• [REQUIREMENTS] Take the material below and write it all out again exactly.

• [DATA IN THIS EXERCISE]
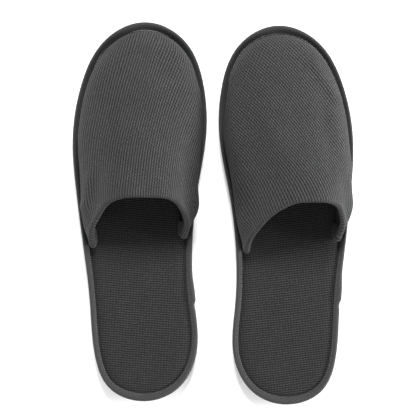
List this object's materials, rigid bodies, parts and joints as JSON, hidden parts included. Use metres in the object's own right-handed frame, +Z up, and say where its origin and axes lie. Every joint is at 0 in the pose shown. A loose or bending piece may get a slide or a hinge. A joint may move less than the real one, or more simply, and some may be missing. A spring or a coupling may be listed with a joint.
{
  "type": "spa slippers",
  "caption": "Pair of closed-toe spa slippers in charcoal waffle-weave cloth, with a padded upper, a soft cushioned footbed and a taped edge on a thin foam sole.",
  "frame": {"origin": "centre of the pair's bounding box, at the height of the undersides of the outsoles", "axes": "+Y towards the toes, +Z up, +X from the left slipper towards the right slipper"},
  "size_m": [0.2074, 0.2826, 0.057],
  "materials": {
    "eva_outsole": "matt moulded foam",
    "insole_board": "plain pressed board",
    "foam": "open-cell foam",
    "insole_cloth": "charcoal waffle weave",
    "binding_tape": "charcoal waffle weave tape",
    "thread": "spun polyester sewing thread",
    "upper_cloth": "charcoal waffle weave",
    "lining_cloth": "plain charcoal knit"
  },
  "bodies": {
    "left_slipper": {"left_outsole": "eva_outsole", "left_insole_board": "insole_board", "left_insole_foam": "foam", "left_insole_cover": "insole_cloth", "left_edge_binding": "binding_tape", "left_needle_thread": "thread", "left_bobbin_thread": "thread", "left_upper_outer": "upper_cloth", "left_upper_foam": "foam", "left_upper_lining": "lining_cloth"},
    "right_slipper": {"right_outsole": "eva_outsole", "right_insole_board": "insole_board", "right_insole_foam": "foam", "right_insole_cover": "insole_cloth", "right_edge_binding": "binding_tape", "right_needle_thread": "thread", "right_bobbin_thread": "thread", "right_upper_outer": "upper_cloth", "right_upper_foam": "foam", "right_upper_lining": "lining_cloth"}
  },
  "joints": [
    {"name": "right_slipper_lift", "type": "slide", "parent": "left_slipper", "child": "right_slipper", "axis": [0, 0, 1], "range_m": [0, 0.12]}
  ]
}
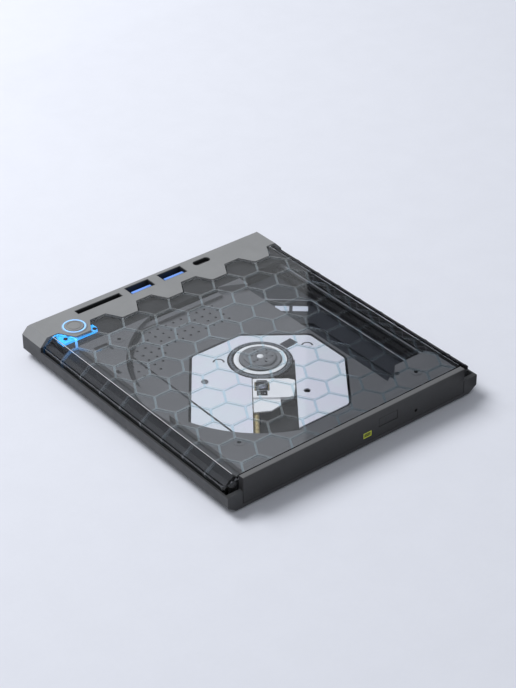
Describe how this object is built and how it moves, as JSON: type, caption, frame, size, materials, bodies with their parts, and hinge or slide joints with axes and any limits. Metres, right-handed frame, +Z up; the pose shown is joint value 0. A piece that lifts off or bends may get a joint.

• [EXERCISE SOLUTION]
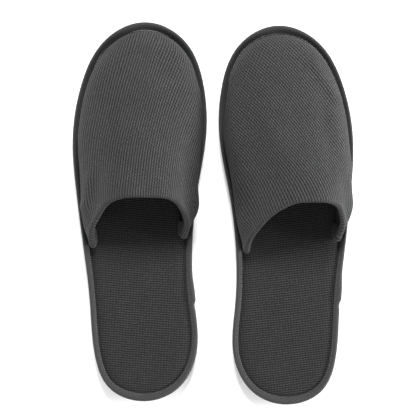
List this object's materials, rigid bodies, parts and joints as JSON, hidden parts included. Use metres in the object's own right-handed frame, +Z up, and say where its origin and axes lie. Every joint is at 0 in the pose shown. A loose or bending piece may get a slide or a hinge. A joint may move less than the real one, or more simply, and some may be missing. A spring or a coupling may be listed with a joint.
{
  "type": "spa slippers",
  "caption": "Pair of closed-toe spa slippers in charcoal waffle-weave cloth, with a padded upper, a soft cushioned footbed and a taped edge on a thin foam sole.",
  "frame": {"origin": "centre of the pair's bounding box, at the height of the undersides of the outsoles", "axes": "+Y towards the toes, +Z up, +X from the left slipper towards the right slipper"},
  "size_m": [0.2074, 0.2826, 0.057],
  "materials": {
    "eva_outsole": "matt moulded foam",
    "insole_board": "plain pressed board",
    "foam": "open-cell foam",
    "insole_cloth": "charcoal waffle weave",
    "binding_tape": "charcoal waffle weave tape",
    "thread": "spun polyester sewing thread",
    "upper_cloth": "charcoal waffle weave",
    "lining_cloth": "plain charcoal knit"
  },
  "bodies": {
    "left_slipper": {"left_outsole": "eva_outsole", "left_insole_board": "insole_board", "left_insole_foam": "foam", "left_insole_cover": "insole_cloth", "left_edge_binding": "binding_tape", "left_needle_thread": "thread", "left_bobbin_thread": "thread", "left_upper_outer": "upper_cloth", "left_upper_foam": "foam", "left_upper_lining": "lining_cloth"},
    "right_slipper": {"right_outsole": "eva_outsole", "right_insole_board": "insole_board", "right_insole_foam": "foam", "right_insole_cover": "insole_cloth", "right_edge_binding": "binding_tape", "right_needle_thread": "thread", "right_bobbin_thread": "thread", "right_upper_outer": "upper_cloth", "right_upper_foam": "foam", "right_upper_lining": "lining_cloth"}
  },
  "joints": [
    {"name": "right_slipper_lift", "type": "slide", "parent": "left_slipper", "child": "right_slipper", "axis": [0, 0, 1], "range_m": [0, 0.12]}
  ]
}
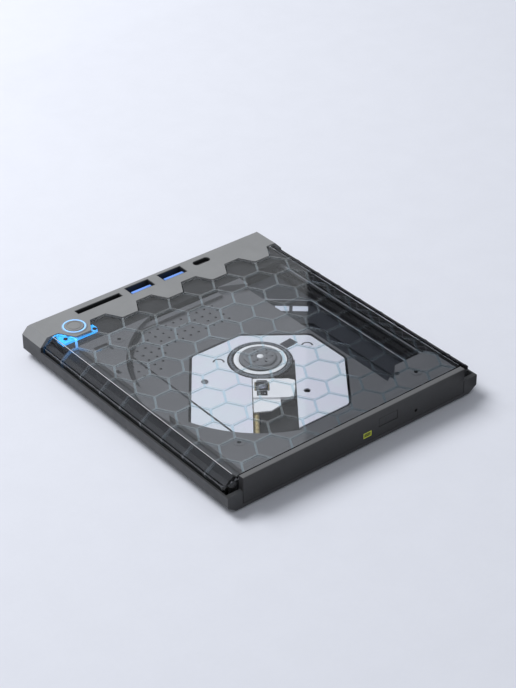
Describe how this object is built and how it moves, as JSON: type, caption, frame, size, materials, bodies with their parts, and hinge or slide joints with axes and any limits. Metres, right-handed frame, +Z up; the pose shown is joint value 0. A piece that lifts off or bends may get a joint.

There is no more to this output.